Omaha Joins a Rapidly Expanding 2026 Footprint
Amazon has spent 2026 scaling Prime Air from a handful of pilot sites into an operational delivery network. As of February of this year, the program had completed approximately 16,000 deliveries and was live in Texas, Michigan, Arizona, Florida, and Kansas, with new markets being added nearly every month.
Markets added or announced so far this year include Kansas City, San Antonio, Waco, Detroit suburbs, Dallas–Fort Worth, Tampa, and the Houston area, with Baton Rouge and Chicago's south suburbs reportedly next in line.
This expansion is built on Amazon's network of more than 85 same-day fulfillment centers—warehouses stocked with high-velocity inventory that double as drone launch points, allowing new markets to go live without building dedicated airstrips from scratch. The Papillion facility is simply another warehouse being equipped with drones.

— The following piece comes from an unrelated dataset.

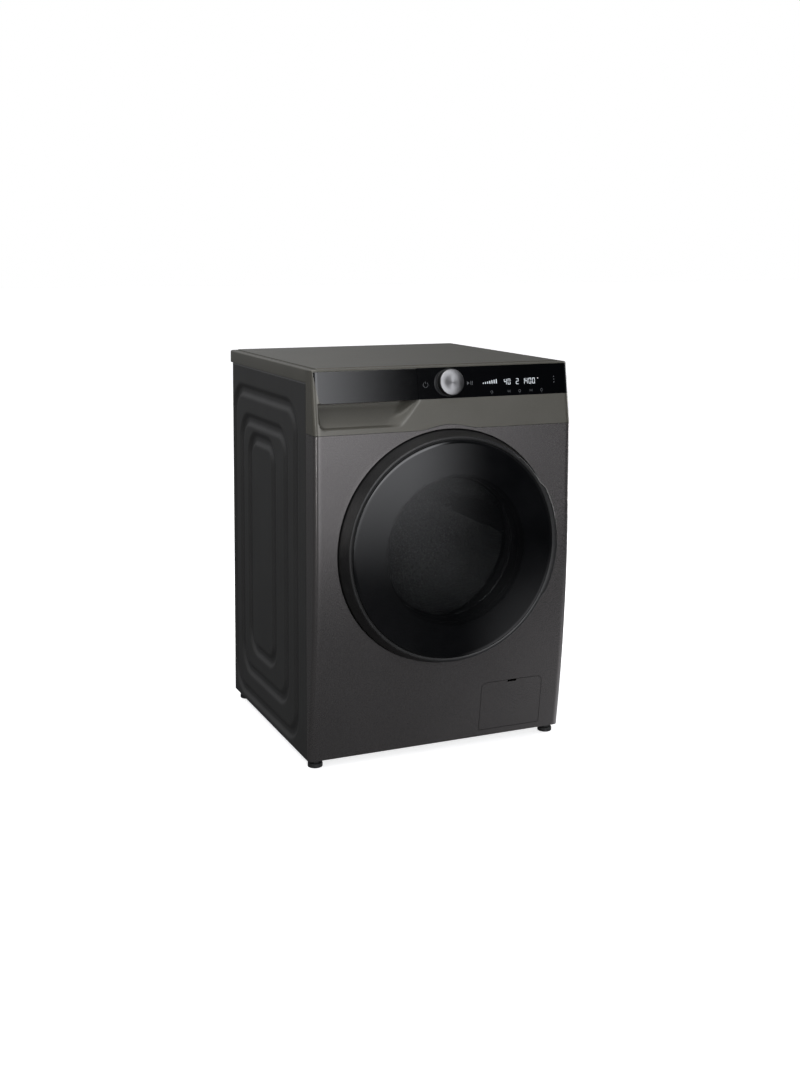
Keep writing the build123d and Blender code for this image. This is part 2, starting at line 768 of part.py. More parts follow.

Amazon's self-imposed targets are ambitious: the company plans to make Prime Air available to 30 million customers by the end of 2026 and aims to deliver 500 million packages per year by the end of the decade. In live markets, Prime members pay $4.99 per drone delivery; non-members pay $9.99.
Analysis
The most telling number in this story may be the year. Jeff Bezos went on television in 2013 and promised drone package delivery within a few years. It is now 2026, and Prime Air had completed roughly 16,000 deliveries as of February.
That gap is the drone delivery story in microcosm. The technology outpaced regulation by a decade, and the FAA has only recently given Amazon enough operating room to move. The MK30 required 360 hours of certification flying before Omaha could even be added to the list.
Type certification from the FAA is a slow, expensive process, and it is the wall against which most drone delivery ambitions have broken.
So a package landing in a Papillion backyard is a small thing that took thirteen years and a redesigned aircraft to make possible.
The question for Omaha residents is whether this time it is real—or still a promise. Watch the dates. Amazon wants 30 million customers covered by end of 2026 but will not give Omaha a launch date, and Prime Air has a documented history of slipping timelines. Whether Papillion goes live this year or next will be a meaningful indicator of whether this delivery network is genuinely expanding or merely announcing.